Employee retention ultimately comes down to one thing: appreciation.
According to a massive new Achievers survey 64% of workers plan on saying goodbye to their current job in 2020. One in five of the 1,154 employees polled laments a lack of stimulating daily tasks and an additional 82% wished they received more recognition from their supervisors at work.
Achievers’ Chief Workforce Scientist, Dr. Natalie Baumgartner explained, “Our data shows a substantial portion of today’s workforce already has one foot out the door. This is a huge shift from what we found last year: that despite disengagement, 65% of employees were planning on staying at their jobs. Employers must take immediate action to reverse these feelings of underappreciation and disengagement. If they don’t, the risk of turnover and underperformance in 2020 is immense.”
Recognition, compensation and perceived growth
Forty-seven percent of the survey pool were males and 53% were females. Thirteen percent were represented by Generation Z, 46% were Millennials, 21% were from Generation X and 20% were Baby Boomers. The median company size was less than 50 employees, representing 29% of the respondents, followed by companies staffed with 50–249 employees, which represented 21% of the study pool.
Even most of the employees who didn’t express any immediate plans to step down from their current roles didn’t think very highly of the leadership abilities of their employers. A third of workers said that their boss regularly did the bare minimum when it came to enriching employee experience and a modest 23% described their executive staff as “very committed” to work culture.
For the employees actively seeking another place of employment, “lack of recognition” was the most common reason followed by compensation and a lack of career growth.
Eighty-two percent of employees “strongly” or “somewhat” agreed that they don’t get enough recognition at work, and an additional 30% of employees either felt “not very” or “not at all”
valued by their superiors.
When it came to how sufficiently their employer and or corporation made employees feel appreciated, the top response from the participants was just “okay” (40%) and just about one in every five employees reported that their company or manager was “horrible” at recognizing their contributions.

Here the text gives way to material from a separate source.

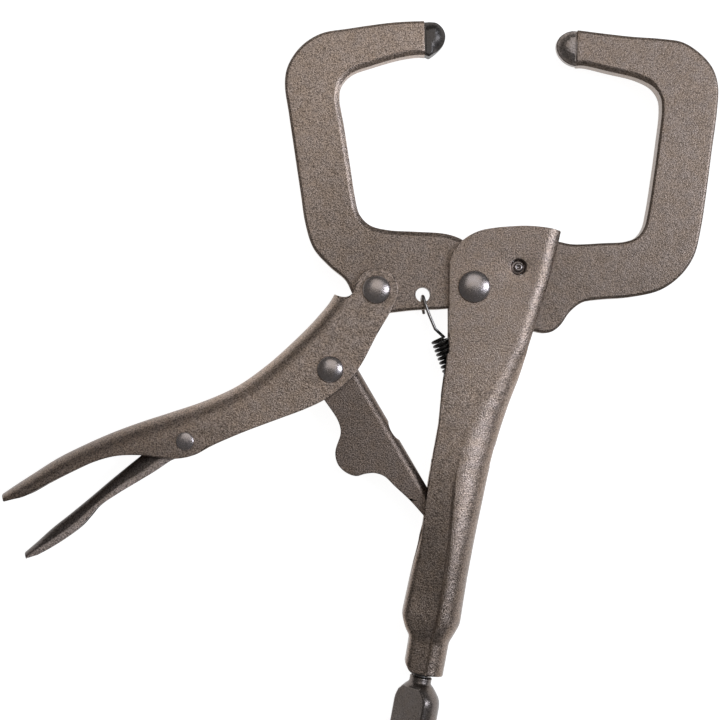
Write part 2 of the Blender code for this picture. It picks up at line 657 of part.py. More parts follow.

Ninety percent of the workers featured in the new report said that they are more likely to stay at a company that is receptive to feedback. Unfortunately, when asked how good their company was at soliciting feedback, 15% said “horrible” and 43% said just “okay.”
Forty-four percent of respondents reported that their company is “horrible” at acting on feedback and they intend on looking for a new job within the new year as a consequence, compared to the 28% of those who described their company as “awesome.”
As far as the horizon is concerned, office culture, the values of an organization and the quality of senior leadership are the top three factors illustrating the most appealing job offers to applicants.